Austrian Early Career Conference 2024
Contribution:
Talk
Authors:
Stefanie Reiter
Affiliations:
University of Vienna, Department of Astrophysics
Title:
Dynamical inference for orbit distributions of galaxies - case study of NGC 4550
Abstract:
A key aspect in studying galaxy evolution is the stellar dynamics, within which a galaxy's formation history is encoded. To disentangle the different dynamical components of observed galaxies, it is possible to construct orbit distributions from observations using orbit-based dynamical modeling. This requires the accurate extraction of the stellar kinematics from observed integrated light spectra. The most commonly used software for kinematic extraction, pPXF, results in a parametric description of the line of sight velocity distribution (LOSVD) using Gauss Hermite models. These have difficulty recovering the bimodal LOSVDs of counter-rotating galaxies, and we therefore expect as of yet unchecked biases in the dynamical inference.
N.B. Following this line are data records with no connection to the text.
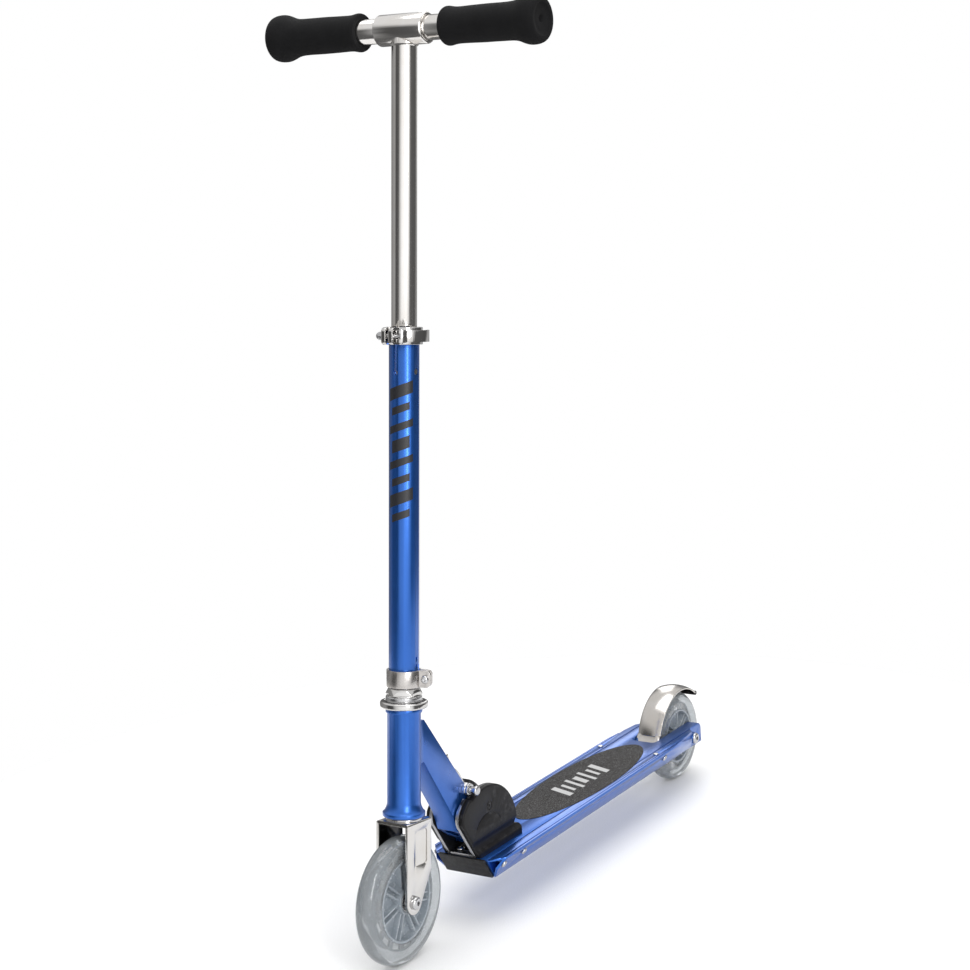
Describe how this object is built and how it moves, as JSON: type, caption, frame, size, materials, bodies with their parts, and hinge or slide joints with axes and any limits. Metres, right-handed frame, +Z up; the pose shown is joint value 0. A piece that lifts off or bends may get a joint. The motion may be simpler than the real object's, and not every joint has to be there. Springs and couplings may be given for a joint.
{
  "type": "kick scooter",
  "caption": "Folding two-wheeled kick scooter with a flat deck, a telescoping handlebar post, pull-out foam grips and a sprung rear fender brake.",
  "frame": {"origin": "on the ground, midway between the front of the front tyre and the back of the rear tyre, in the middle plane", "axes": "+X forward, +Y to the rider's left, +Z up"},
  "size_m": [0.7876, 0.356, 1.0581],
  "materials": {
    "blue_paint": "blue metallic paint",
    "black_coat": "satin powder coat",
    "black_plastic": "fine grain",
    "grip_tape": "coarse grit",
    "polished_steel": "polished",
    "bright_steel": "zinc plated",
    "foam": "closed-cell foam",
    "urethane": "translucent cast urethane",
    "core_plastic": "moulded"
  },
  "bodies": {
    "deck": {"deck": "blue_paint", "deck_end_cap": "black_plastic", "grip_tape": "grip_tape", "deck_screws": "bright_steel", "deck_rivets": "bright_steel", "fold_bracket": "black_coat", "fold_cover_left": "black_plastic", "fold_cover_right": "black_plastic", "fold_pivot_pin": "bright_steel", "bracket_bolts": "bright_steel", "brake_pivot_pin": "bright_steel", "brake_spring": "bright_steel", "rear_axle_bolt": "bright_steel", "rear_axle_nut": "bright_steel", "rear_axle_spacers": "bright_steel", "rear_bearing_inner_rings": "bright_steel"},
    "head_frame": {"neck": "blue_paint", "lock_rod": "bright_steel", "lock_rollers": "bright_steel", "headset_upper_cup": "polished_steel", "headset_lower_cup": "bright_steel", "headset_balls": "bright_steel"},
    "steering": {"fork": "polished_steel", "crown_race": "bright_steel", "headset_cone": "bright_steel", "headset_washer": "bright_steel", "headset_locknut": "polished_steel", "lower_column": "blue_paint", "column_clamp_band": "bright_steel", "column_clamp_bolt": "bright_steel", "height_clamp": "polished_steel", "height_clamp_axle": "bright_steel", "front_axle_bolt": "bright_steel", "front_axle_nut": "bright_steel", "front_axle_spacers": "bright_steel", "front_bearing_inner_rings": "bright_steel"},
    "front_wheel": {"front_wheel_core": "core_plastic", "front_tyre": "urethane", "front_bearing_outer_rings": "bright_steel", "front_bearing_balls": "bright_steel"},
    "rear_wheel": {"rear_wheel_core": "core_plastic", "rear_tyre": "urethane", "rear_bearing_outer_rings": "bright_steel", "rear_bearing_balls": "bright_steel"},
    "rear_brake": {"brake_fender": "polished_steel", "brake_tip": "black_plastic"},
    "upper_post": {"upper_column": "polished_steel", "bar_sleeve": "polished_steel"},
    "height_button": {"height_lock_clip": "bright_steel"},
    "left_handle": {"left_handle_tube": "polished_steel", "left_grip": "foam"},
    "right_handle": {"right_handle_tube": "polished_steel", "right_grip": "foam"},
    "height_lever": {"height_lever": "polished_steel"},
    "fold_lever": {"fold_lever": "polished_steel"}
  },
  "joints": [
    {"name": "column_fold", "type": "hinge", "parent": "deck", "child": "head_frame", "pos_m": [0.17125, 0, 0.095], "axis": [0, -1, 0], "range_deg": [0, 84]},
    {"name": "fold_lever_swing", "type": "hinge", "parent": "head_frame", "child": "fold_lever", "pos_m": [0.19553, 0, 0.16172], "axis": [0, -1, 0], "range_deg": [0, 85]},
    {"name": "steering_turn", "type": "hinge", "parent": "head_frame", "child": "steering", "pos_m": [0.30085, 0, 0.16067], "axis": [-0.1219, 0, 0.9925], "continuous": true},
    {"name": "front_wheel_spin", "type": "hinge", "parent": "steering", "child": "front_wheel", "pos_m": [0.32125, 0, 0.0725], "axis": [0, 1, 0], "continuous": true},
    {"name": "rear_wheel_spin", "type": "hinge", "parent": "deck", "child": "rear_wheel", "pos_m": [-0.33375, 0, 0.06], "axis": [0, 1, 0], "continuous": true},
    {"name": "brake_press", "type": "hinge", "parent": "deck", "child": "rear_brake", "pos_m": [-0.25975, 0, 0.066], "axis": [0, -1, 0], "range_deg": [0, 2], "stiffness_Nm_per_rad": 6, "springref_deg": -5.73},
    {"name": "height_slide", "type": "slide", "parent": "steering", "child": "upper_post", "axis": [-0.1219, 0, 0.9925], "range_m": [-0.27, 0]},
    {"name": "height_button_press", "type": "slide", "parent": "upper_post", "child": "height_button", "axis": [0, -1, 0], "range_m": [0, 0.0016], "stiffness_N_per_m": 900, "springref_m": -0.002},
    {"name": "height_lever_swing", "type": "hinge", "parent": "steering", "child": "height_lever", "pos_m": [0.26138, 0.0145, 0.70038], "axis": [0.1219, 0, -0.9925], "range_deg": [0, 90]},
    {"name": "left_handle_pull", "type": "slide", "parent": "upper_post", "child": "left_handle", "axis": [0, 1, 0], "range_m": [0, 0.05]},
    {"name": "right_handle_pull", "type": "slide", "parent": "upper_post", "child": "right_handle", "axis": [0, -1, 0], "range_m": [0, 0.05]}
  ]
}
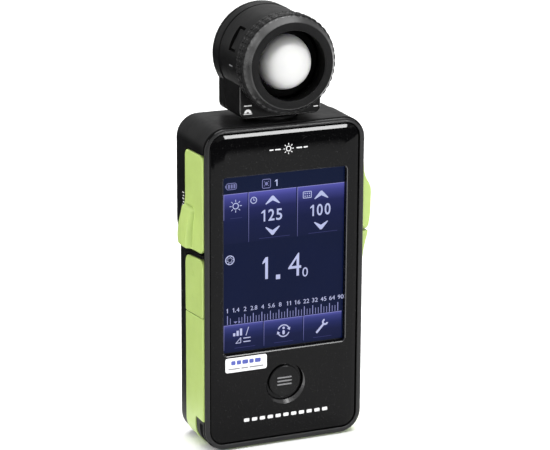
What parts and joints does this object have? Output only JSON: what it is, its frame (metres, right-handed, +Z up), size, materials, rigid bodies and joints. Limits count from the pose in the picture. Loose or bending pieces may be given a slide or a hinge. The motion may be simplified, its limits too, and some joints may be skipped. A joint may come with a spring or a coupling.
{
  "type": "handheld light meter",
  "caption": "Handheld photographic light meter: slim touch-screen casing with green side grips, a swivelling head and a retractable white diffuser dome.",
  "frame": {"origin": "on the flat base, under the middle of the casing", "axes": "+X to the right when the screen is read, -Y the way the screen and dome face, +Z up through the head"},
  "size_m": [0.0612, 0.0321, 0.1406],
  "materials": {
    "black_casing": "satin black moulded plastic",
    "gloss_panel": "piano black polished plastic",
    "green_grip": "light green satin plastic",
    "head_black": "fine-grained black plastic",
    "diffuser_white": "translucent white diffuser",
    "screen_glass": "clear touch glass",
    "lcd": "lit colour display",
    "backlight": "white diffuser stack",
    "label_paper": "white printed sticker",
    "circuit_board": "green solder mask",
    "chip_black": "moulded component bodies",
    "steel": "plated steel",
    "brass": "turned brass",
    "cell_sleeve": "printed cell jacket",
    "tray_grey": "unpainted moulding",
    "soft_black": "soft black",
    "sensor_filter": "colour-correcting filter"
  },
  "bodies": {
    "casing": {"front_frame": "black_casing", "mid_housing": "black_casing", "rear_cover": "black_casing", "front_panel": "gloss_panel", "lower_grip": "green_grip", "swivel_base": "head_black", "touch_panel": "screen_glass", "lcd_cell": "lcd", "lcd_backlight": "backlight", "front_label": "label_paper", "main_board": "circuit_board", "processor": "chip_black", "menu_switch": "chip_black", "measuring_switch": "chip_black", "memory_switch": "chip_black", "power_switch": "chip_black", "radio_module": "steel", "sync_socket": "steel", "usb_connector": "steel", "battery_contact_bridge": "steel", "battery_contact_plus": "steel", "battery_spring_left": "steel", "battery_spring_right": "steel", "casing_screw_lower_left": "steel", "casing_screw_lower_right": "steel", "casing_screw_upper_left": "steel", "casing_screw_upper_right": "steel", "tripod_socket": "brass", "battery_cell_left": "cell_sleeve", "battery_cell_right": "cell_sleeve", "battery_tray": "tray_grey", "strap_eyelet": "soft_black"},
    "measuring_button": {"measuring_button": "green_grip"},
    "memory_button": {"memory_button": "green_grip"},
    "menu_button": {"menu_button": "gloss_panel"},
    "power_button": {"power_button": "green_grip"},
    "battery_door": {"battery_door": "black_casing"},
    "connector_cover": {"connector_cover": "green_grip"},
    "head": {"head_front_shell": "head_black", "head_rear_shell": "head_black", "swivel_shaft": "steel", "swivel_retainer": "steel", "guide_plug_left": "soft_black", "guide_plug_right": "soft_black", "head_screw_left": "steel", "head_screw_right": "steel", "light_tunnel": "soft_black", "sensor_filter": "sensor_filter", "sensor_board": "circuit_board", "photodiode": "chip_black"},
    "retractor_ring": {"retractor_ring": "head_black"},
    "dome": {"lumisphere": "diffuser_white", "dome_carrier": "soft_black"}
  },
  "joints": [
    {"name": "head_swivel", "type": "hinge", "parent": "casing", "child": "head", "pos_m": [0, 0.0006, 0.1058], "axis": [0, 0, 1], "range_deg": [-180, 90]},
    {"name": "ring_turn", "type": "hinge", "parent": "head", "child": "retractor_ring", "pos_m": [0, -0.014, 0.1246], "axis": [0, -1, 0], "range_deg": [0, 73]},
    {"name": "dome_slide", "type": "slide", "parent": "head", "child": "dome", "axis": [0, 1, 0], "range_m": [0, 0.005]},
    {"name": "menu_press", "type": "slide", "parent": "casing", "child": "menu_button", "axis": [0, 1, 0], "range_m": [0, 0.0004], "stiffness_N_per_m": 2000, "springref_m": -0.0005},
    {"name": "measure_press", "type": "slide", "parent": "casing", "child": "measuring_button", "axis": [1, 0, 0], "range_m": [0, 0.0004], "stiffness_N_per_m": 2000, "springref_m": -0.0005},
    {"name": "memory_press", "type": "slide", "parent": "casing", "child": "memory_button", "axis": [-1, 0, 0], "range_m": [0, 0.0004], "stiffness_N_per_m": 2000, "springref_m": -0.0005},
    {"name": "power_press", "type": "slide", "parent": "casing", "child": "power_button", "axis": [0, -1, 0], "range_m": [0, 0.0004], "stiffness_N_per_m": 2000, "springref_m": -0.0005},
    {"name": "battery_door_slide", "type": "slide", "parent": "casing", "child": "battery_door", "axis": [0, 0, -1], "range_m": [0, 0.045]},
    {"name": "connector_cover_hinge", "type": "hinge", "parent": "casing", "child": "connector_cover", "pos_m": [-0.02745, -0.01175, 0.0536], "axis": [0, 0, 1], "range_deg": [0, 110]}
  ],
  "couplings": [
    {"joint": "dome_slide", "follows": "ring_turn", "m_per_rad": 0.00392}
  ]
}
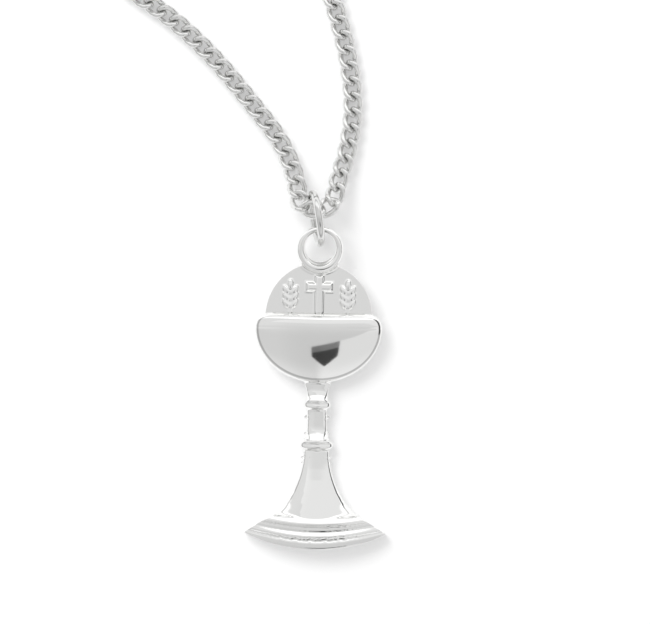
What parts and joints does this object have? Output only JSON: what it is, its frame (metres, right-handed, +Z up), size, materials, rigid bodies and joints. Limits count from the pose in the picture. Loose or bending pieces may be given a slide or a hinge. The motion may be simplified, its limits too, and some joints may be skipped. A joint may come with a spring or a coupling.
{
  "type": "chalice pendant on a curb chain",
  "caption": "Polished silver chalice-and-host pendant on a jump ring and a fine curb chain with a spring-ring clasp, lying flat.",
  "frame": {"origin": "on the table, midway along and midway across the charm with its jump ring", "axes": "+Z up from the table, +Y from the charm's foot towards the chain, +X to the right when seen from above"},
  "size_m": [0.0326, 0.0781, 0.005],
  "materials": {
    "charm_silver": "polished sterling silver, struck and hand buffed",
    "chain_silver": "polished silver wire, diamond-flattened curb links",
    "finding_silver": "polished silver rings and clasp, tumbled",
    "spring_steel": "drawn steel spring wire"
  },
  "bodies": {
    "chain": {"chain_run": "chain_silver", "chain_coil": "chain_silver", "chain_tail_a": "chain_silver", "chain_tail_b": "chain_silver", "end_link_a": "finding_silver", "end_link_b": "finding_silver"},
    "jump_ring": {"jump_ring": "finding_silver"},
    "charm": {"chalice_charm": "charm_silver"},
    "joining_ring": {"joining_ring": "finding_silver"},
    "clasp": {"clasp_body": "finding_silver", "clasp_eyelet": "finding_silver", "clasp_spring": "spring_steel"},
    "tongue": {"clasp_tongue": "finding_silver", "clasp_thumb_knob": "finding_silver"},
    "catch_ring": {"catch_ring": "finding_silver"}
  },
  "joints": [
    {"name": "jump_ring_lift", "type": "hinge", "parent": "chain", "child": "jump_ring", "pos_m": [-0.00047, 0.01388, 0.00225], "axis": [-1, 0, 0], "range_deg": [0, 110]},
    {"name": "charm_swing", "type": "hinge", "parent": "jump_ring", "child": "charm", "pos_m": [0, 0.01094, 0.002], "axis": [0.1116, 0.0189, 0.9936], "range_deg": [-60, 60]},
    {"name": "joining_ring_lift", "type": "hinge", "parent": "chain", "child": "joining_ring", "pos_m": [-0.01562, 0.0447, 0.001], "axis": [0.4997, 0.8662, 0], "range_deg": [0, 30]},
    {"name": "clasp_swivel", "type": "hinge", "parent": "joining_ring", "child": "clasp", "pos_m": [-0.01695, 0.04546, 0.00098], "axis": [0, 0, 1], "range_deg": [-2, 25]},
    {"name": "tongue_slide", "type": "hinge", "parent": "clasp", "child": "tongue", "pos_m": [-0.01464, 0.04777, 0.00071], "axis": [0.0582, 0.0582, 0.9966], "range_deg": [0, 60], "stiffness_Nm_per_rad": 0.0002, "springref_deg": -28.65, "deforming": ["clasp_spring"]},
    {"name": "catch_ring_lift", "type": "hinge", "parent": "chain", "child": "catch_ring", "pos_m": [-0.01424, 0.05377, 0.001], "axis": [-0.1383, 0.9904, 0], "range_deg": [0, 22]}
  ]
}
We test this by comparing the dynamical models of well-known counter-rotating galaxy NGC 4550 inferred from stellar kinematics extracted with pPXF to those inferred from an alternative approach using a non-parametric description of the LOSVD, Bayes-LOSVD. This talk will focus on the significant differences we find in the dynamical inference, as well as our ongoing work to address open questions concerning regularization on the orbit space.